Che si srotola in modo totalmente prevedibile: l'arresto, la condanna, i preparativi di fuga (mai visto in un romanzo un arrestato che non evada in modo del tutto superumano, del resto), la "rocambolesca" evasione (mai vista in un romanzo un'evasione non rocambolesca, del resto) nelle paludi ostili (mai vista in un romanzo una palude non ostile, del resto), poi ancora la fuga (mai visto... ma mi sto per caso ripetendo? No! È il romanzo che ripete solo stanchi clichés), poi l'arrivo all'astroporto, poi un'ulteriore fuga nello spazio... con un finale ottimistico del tutto appiccicato e del tutto incongruo, ma che almeno qualcosa per il verso giusto la fa andare.
Ho
passato l'intero tempo della lettura aspettando che "succedesse" qualcosa,
abituato al fatto che simili ambientazioni di solito vengono costruite
all'inizio per creare un "crescendo" di avvenimenti nella seconda parte.
E
invece niente, dopo tanto aspettare invano, a metà mi sono infine
rassegnato al fatto che questa non era la scalinata verso l'edificio in
costruzione: era la costruzione stessa...
Il
mio metodo di valutazione, di fronte a romanzi come questo, prevede di
chiedermi se togliendo le astronavi e sostituendole con treni o aerei,
e sostituendo i pianeti con, che so, Russia ed Usa, il romanzo si reggerebbe
tale e quale o no.

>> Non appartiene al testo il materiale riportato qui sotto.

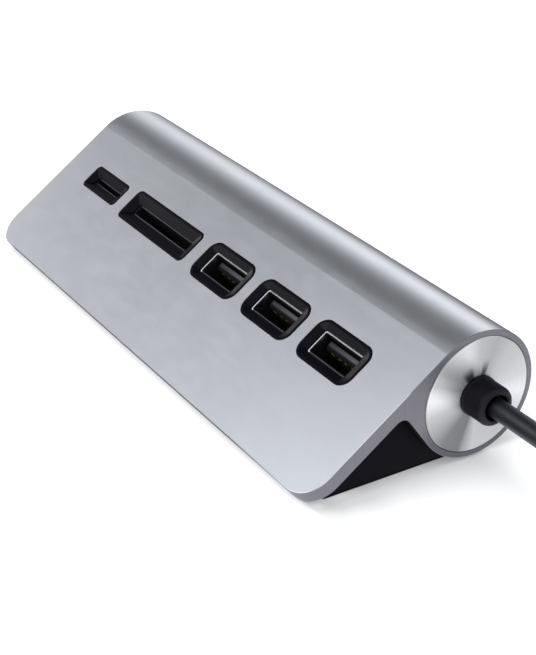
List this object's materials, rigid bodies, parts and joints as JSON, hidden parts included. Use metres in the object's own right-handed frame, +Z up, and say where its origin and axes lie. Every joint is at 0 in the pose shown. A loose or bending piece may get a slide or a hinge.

Nel caso che sì - ed è il nostro caso
- si tratta di una rimasticatura di clichés priva della preoccupazione
di creare universi, idee, situazioni peculiari della fantascienza.
Della
serie: "Quel ramo della Galassia centrale che volge a Mezzogiorno, fra
due catene non interrotte di Quasars"... Già
letto, grazie, e anche da mo'.
Il solo aspetto positivo, a questo punto, è la relativa brevità (sulle 200 pagine), che tenendo conto delle parti di mero allungamento del brodetto che si possono agevolmente saltare (dopo due pagine nelle paludi, non senti il bisogno di altre ulteriori dieci, grazie) permette di sbrigarsela in un paio d'orette. Per carità, di lettura leggerina e gradevole, ma nulla di più.
Adatto
giusto per un viaggio in treno.
Purché
non troppo lungo.
P.S. Aridaje con le copertine coi pupazzetti 3D. Ma quanto schifo che cce fanno, ce?